* **Set exercise**
How many lines of the material below contain the string "picture"? Answer with the number and nothing else.
"""
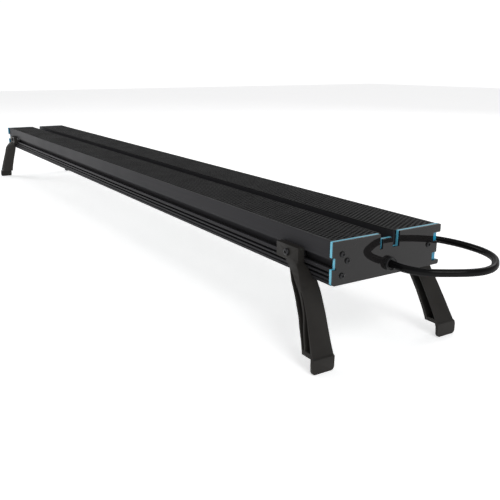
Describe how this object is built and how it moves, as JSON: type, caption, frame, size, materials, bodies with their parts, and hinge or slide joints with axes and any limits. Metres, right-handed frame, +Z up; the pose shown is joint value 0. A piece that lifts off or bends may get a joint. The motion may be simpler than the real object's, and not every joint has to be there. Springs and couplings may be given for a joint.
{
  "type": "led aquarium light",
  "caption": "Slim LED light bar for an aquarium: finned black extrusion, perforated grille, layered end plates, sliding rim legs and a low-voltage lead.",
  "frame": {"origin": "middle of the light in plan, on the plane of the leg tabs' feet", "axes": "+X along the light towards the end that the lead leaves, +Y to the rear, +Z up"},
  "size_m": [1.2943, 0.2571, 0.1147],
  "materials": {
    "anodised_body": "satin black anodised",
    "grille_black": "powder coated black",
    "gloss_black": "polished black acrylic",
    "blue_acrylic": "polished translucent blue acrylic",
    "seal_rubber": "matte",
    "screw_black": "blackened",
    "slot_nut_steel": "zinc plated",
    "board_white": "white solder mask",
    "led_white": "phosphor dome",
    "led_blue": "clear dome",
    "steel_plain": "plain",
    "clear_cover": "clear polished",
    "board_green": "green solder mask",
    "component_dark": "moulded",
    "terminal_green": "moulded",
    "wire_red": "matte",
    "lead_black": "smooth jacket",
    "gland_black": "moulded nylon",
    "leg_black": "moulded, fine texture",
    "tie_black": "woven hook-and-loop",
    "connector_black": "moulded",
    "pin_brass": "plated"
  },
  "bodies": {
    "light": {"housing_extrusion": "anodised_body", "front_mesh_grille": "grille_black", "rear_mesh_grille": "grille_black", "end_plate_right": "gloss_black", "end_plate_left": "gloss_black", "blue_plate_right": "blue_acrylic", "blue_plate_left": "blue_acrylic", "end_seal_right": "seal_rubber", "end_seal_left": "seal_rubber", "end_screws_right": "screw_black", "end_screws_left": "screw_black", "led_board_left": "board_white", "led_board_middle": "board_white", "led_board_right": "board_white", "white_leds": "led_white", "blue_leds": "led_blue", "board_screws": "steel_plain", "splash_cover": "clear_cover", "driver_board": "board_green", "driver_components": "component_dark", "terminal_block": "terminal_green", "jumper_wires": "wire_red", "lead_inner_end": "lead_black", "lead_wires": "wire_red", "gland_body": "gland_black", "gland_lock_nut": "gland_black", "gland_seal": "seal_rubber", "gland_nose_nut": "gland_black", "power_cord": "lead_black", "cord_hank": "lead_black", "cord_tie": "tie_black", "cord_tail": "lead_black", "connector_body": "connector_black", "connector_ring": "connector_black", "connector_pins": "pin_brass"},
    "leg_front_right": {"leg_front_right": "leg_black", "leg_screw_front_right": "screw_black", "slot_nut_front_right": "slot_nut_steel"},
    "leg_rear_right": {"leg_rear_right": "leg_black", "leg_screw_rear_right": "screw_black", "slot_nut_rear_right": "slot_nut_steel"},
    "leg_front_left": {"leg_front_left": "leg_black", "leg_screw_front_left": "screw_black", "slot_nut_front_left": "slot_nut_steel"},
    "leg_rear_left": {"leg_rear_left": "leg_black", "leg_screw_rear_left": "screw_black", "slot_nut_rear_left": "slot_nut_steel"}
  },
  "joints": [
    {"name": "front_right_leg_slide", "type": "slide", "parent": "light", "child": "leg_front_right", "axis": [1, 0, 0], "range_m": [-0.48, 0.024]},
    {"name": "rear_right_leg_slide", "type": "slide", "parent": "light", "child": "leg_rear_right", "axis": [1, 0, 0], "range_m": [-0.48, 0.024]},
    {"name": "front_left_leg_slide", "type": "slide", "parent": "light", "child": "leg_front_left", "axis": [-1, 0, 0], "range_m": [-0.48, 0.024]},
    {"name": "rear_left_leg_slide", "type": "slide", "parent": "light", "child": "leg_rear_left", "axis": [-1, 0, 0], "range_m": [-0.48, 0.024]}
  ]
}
"""
"""
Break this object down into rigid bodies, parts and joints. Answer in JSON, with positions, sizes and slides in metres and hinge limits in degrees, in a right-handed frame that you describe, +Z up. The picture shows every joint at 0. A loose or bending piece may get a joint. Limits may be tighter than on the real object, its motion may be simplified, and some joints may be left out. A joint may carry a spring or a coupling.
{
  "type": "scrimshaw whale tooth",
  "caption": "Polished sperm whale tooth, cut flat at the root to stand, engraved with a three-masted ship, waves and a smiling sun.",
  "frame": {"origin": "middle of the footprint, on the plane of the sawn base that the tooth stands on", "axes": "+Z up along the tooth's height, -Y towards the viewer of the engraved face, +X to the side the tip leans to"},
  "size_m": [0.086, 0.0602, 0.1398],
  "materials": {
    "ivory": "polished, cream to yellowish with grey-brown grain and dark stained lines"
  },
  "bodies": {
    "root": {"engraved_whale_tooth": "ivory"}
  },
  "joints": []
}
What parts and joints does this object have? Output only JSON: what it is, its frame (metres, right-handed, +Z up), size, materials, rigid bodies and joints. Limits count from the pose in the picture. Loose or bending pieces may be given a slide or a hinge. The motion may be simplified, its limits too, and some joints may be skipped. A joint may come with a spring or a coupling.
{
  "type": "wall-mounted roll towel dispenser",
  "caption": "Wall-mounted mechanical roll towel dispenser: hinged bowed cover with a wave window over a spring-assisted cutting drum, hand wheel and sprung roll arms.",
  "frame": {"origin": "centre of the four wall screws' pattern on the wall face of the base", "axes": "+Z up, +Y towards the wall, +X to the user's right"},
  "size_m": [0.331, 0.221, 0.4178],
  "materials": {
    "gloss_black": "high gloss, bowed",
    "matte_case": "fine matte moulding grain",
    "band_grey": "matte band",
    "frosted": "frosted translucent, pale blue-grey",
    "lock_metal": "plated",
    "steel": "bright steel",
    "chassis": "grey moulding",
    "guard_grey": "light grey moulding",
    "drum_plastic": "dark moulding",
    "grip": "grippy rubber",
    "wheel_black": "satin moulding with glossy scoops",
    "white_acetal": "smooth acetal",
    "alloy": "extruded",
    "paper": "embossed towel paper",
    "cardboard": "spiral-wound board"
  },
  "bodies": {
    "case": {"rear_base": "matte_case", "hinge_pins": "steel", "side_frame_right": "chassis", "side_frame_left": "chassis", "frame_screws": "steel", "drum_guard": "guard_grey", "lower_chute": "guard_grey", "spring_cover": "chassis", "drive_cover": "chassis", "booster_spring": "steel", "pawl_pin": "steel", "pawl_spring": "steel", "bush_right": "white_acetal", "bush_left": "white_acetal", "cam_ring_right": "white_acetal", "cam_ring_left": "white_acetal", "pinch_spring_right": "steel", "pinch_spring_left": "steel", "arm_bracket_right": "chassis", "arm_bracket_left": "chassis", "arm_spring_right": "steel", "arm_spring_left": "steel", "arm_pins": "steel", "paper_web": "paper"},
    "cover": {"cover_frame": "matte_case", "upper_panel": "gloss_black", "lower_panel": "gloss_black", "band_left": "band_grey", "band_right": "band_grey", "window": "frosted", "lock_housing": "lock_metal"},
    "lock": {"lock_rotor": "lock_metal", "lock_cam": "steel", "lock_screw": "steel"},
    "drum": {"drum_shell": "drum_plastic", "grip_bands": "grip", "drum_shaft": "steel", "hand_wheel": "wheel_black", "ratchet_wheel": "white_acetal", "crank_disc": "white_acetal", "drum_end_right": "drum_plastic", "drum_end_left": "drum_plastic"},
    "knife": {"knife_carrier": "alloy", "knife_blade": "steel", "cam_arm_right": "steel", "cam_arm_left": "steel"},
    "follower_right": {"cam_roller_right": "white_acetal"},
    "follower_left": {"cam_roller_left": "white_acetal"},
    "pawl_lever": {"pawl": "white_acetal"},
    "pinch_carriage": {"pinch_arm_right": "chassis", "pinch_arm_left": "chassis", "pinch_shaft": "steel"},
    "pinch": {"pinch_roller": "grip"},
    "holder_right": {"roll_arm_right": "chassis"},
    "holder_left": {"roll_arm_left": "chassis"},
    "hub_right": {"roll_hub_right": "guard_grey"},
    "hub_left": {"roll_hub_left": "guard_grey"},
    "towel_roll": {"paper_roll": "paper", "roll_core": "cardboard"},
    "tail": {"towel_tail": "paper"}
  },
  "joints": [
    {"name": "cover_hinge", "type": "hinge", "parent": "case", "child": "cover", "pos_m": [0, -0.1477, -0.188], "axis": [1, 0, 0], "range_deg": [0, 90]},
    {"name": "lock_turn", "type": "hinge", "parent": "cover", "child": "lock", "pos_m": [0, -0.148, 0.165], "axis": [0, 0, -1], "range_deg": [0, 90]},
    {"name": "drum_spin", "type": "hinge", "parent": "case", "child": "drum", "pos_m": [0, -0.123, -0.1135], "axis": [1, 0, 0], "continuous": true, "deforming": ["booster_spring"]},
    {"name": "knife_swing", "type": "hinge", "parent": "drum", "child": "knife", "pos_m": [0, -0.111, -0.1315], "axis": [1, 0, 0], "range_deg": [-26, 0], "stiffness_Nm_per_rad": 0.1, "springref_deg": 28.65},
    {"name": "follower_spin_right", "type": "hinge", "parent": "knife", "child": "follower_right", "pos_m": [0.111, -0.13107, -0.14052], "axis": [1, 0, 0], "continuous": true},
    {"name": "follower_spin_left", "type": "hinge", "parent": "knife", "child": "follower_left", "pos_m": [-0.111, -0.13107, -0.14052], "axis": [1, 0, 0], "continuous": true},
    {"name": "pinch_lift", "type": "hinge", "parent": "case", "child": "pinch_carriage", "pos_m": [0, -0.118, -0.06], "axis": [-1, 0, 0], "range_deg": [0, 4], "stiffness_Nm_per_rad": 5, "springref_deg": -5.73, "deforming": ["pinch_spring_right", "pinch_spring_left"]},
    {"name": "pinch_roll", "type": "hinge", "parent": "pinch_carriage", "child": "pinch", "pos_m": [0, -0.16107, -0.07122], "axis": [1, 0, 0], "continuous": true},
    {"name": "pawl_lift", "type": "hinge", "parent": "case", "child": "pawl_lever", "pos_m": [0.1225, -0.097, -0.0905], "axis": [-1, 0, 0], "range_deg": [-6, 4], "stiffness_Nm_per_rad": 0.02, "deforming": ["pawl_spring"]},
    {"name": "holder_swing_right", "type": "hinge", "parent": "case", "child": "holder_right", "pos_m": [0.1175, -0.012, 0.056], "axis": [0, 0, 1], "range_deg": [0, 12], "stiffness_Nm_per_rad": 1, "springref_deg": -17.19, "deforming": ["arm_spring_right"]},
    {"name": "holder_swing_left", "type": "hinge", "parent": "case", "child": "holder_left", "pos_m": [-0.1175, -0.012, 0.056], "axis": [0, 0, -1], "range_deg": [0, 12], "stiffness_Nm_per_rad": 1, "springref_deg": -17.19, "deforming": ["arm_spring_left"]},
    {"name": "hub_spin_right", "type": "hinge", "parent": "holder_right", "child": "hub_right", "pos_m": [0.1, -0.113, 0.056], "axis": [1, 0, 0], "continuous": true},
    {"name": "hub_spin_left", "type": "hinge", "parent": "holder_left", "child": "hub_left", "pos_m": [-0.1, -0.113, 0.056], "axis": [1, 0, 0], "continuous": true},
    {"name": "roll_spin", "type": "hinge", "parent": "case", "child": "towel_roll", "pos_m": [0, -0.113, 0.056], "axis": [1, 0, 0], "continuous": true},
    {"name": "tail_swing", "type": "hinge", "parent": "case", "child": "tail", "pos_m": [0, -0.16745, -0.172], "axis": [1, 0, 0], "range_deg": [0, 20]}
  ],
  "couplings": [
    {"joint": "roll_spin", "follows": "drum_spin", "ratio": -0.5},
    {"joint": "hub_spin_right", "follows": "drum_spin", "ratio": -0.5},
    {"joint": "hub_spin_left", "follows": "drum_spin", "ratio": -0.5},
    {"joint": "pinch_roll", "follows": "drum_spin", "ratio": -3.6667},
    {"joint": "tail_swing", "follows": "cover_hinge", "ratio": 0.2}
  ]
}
"""
* **Correct output**
2